Video by the White House
According to a statement from the Pat Summitt Foundation, amid all the accolades and stats, one number stood out for Summitt: 161.
“This is the number of Lady Vols who contributed to the 1,098 wins over the span of her illustrious career. To these 161 student-athletes she was more than a coach – she was a friend, mentor and a loving mother,” the statement read.
Warlick, the current head coach for the Lady Vols, said on Twitter that she and Summitt “shared a very special, special BOND that will NEVER be broken.”
Well coach, you did it your way. You touched thousands of people across this world. You changed… https://t.co/qz45ycDn8s
— Cierra Burdick (@C_Burdick11) June 28, 2016
Patricia Sue Head was born on June 14, 1952, in Clarksville, Tennessee, growing up on a farm with four other children. Her father, Richard Head, was a strict disciplinarian, whose “peculiar combination of love and discipline was hard to take, but in the end I was grateful for it,” Summitt said in her 1998 book, “Reach for the Summitt.”
In the book, Summitt said her father didn’t hug her for the first time until she was 43 years old, when the Lady Vols won their fourth NCAA national championship in 1996. Summitt publicly described how she tirelessly fought for his approval.
“A few days later, he said grudgingly, ‘Now I don’t want to hear any more about how I never hug you or tell you how proud I am.’ That was his way of telling me he was proud,” Summitt wrote.
Despite her father’s intensity, Summitt said he supported her desire to play basketball, including building a basketball court on top of a hayloft for her and siblings to play. Summitt said in “Reach” that the “best, most valuable thing my father gave me was an equal opportunity.”

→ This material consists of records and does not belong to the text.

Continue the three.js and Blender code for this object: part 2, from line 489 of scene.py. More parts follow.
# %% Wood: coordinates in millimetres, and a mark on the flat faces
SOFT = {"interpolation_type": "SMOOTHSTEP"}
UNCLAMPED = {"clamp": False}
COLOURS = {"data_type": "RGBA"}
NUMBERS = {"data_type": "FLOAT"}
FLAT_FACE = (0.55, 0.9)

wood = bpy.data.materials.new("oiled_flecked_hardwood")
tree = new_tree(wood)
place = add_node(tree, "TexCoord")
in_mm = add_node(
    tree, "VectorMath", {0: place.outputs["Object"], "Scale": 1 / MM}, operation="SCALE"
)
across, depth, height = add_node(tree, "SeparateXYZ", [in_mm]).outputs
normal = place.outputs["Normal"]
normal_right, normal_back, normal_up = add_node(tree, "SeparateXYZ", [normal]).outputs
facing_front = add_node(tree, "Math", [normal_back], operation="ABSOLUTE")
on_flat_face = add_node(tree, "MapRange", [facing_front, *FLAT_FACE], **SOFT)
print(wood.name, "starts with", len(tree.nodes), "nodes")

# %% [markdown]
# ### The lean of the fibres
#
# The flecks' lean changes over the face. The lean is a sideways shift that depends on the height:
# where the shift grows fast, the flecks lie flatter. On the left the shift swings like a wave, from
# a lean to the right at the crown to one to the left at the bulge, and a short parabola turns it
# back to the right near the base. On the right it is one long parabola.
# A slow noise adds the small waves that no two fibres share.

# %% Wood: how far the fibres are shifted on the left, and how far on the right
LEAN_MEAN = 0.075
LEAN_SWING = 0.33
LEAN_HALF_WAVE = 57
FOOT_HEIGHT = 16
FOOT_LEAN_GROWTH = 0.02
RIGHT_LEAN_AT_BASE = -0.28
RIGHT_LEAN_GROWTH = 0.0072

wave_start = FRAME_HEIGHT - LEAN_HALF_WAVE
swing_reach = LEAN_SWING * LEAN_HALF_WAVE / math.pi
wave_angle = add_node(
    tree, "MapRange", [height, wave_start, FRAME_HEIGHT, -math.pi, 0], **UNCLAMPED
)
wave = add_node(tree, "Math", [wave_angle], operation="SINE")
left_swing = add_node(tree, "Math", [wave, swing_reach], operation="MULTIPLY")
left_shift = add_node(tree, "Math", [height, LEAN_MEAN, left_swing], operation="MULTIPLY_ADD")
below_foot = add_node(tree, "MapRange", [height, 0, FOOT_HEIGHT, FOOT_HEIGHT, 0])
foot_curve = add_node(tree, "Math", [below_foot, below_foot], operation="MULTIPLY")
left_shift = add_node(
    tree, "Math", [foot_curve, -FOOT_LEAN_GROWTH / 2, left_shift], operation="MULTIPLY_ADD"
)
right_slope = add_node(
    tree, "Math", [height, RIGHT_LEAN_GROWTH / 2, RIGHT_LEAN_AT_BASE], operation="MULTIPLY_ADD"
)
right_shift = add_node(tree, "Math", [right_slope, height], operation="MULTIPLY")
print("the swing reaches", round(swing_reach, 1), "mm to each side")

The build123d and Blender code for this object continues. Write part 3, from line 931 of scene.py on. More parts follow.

“Nobody in the family seemed to regard me as a girl when it came to work or playing basketball. I fought hard and played hard, and I was expected to hold my own with my brothers, whether we were in the fields or in the hayloft,” Summitt wrote.
Summitt began coaching the Lady Vols a couple of years after Title IX, a federal civil rights law that prohibited discrimination in education based on gender, was passed in 1972. Summitt’s accomplishments brought attention to women’s basketball at a time when opportunities expanded for college sports programs for women in the nation.
“Long before the Lady Vols had their own basketball-only practice facility and she was making a seven-figure salary, Summitt made just $8,900 per year and fought with physical education classes for practice space in a multiuse gymnasium,” ESPN reported.
“As I got older, I understood that women had to fight for respect in more ways than one,” Summitt wrote in “Reach.” “Looking back on it, I don’t think anyone in the family worked as hard as my mother or got less credit for it,” she said.
For Summitt, sports offered a “vital avenue to self-worth for women,” adding that the “explosion” in female athletic participation seen in the past few decades was important for society as a whole.
“There was actually a time when women were forbidden to run marathons for fear we’d damage our ovaries. Basketball for women was stationary to make sure we didn’t swoon,” Summitt wrote. “But unfettered play affords the experience of excellence, both physically and mentally. It is too critical for personal development to deny it to half the population.”
Cierra Burdick, a former Lady Vol player, said on Instagram that Summitt “touched thousands of people across this world.”
“You changed the game and paved the way for women’s sports. You brought women from all different backgrounds together to create an unbreakable family. You taught us how to be great on the court, but even more importantly, off of it. You showed us what true love was and I am forever grateful for that. Thank you, coach,” she said.
Summitt is survived by her son, Tyler, who is the former women’s coach at Louisiana Tech; her mother, Hazel Albright Head; her sister, Linda Atteberry; and her brothers, Kenneth, Tommy and Charles Head.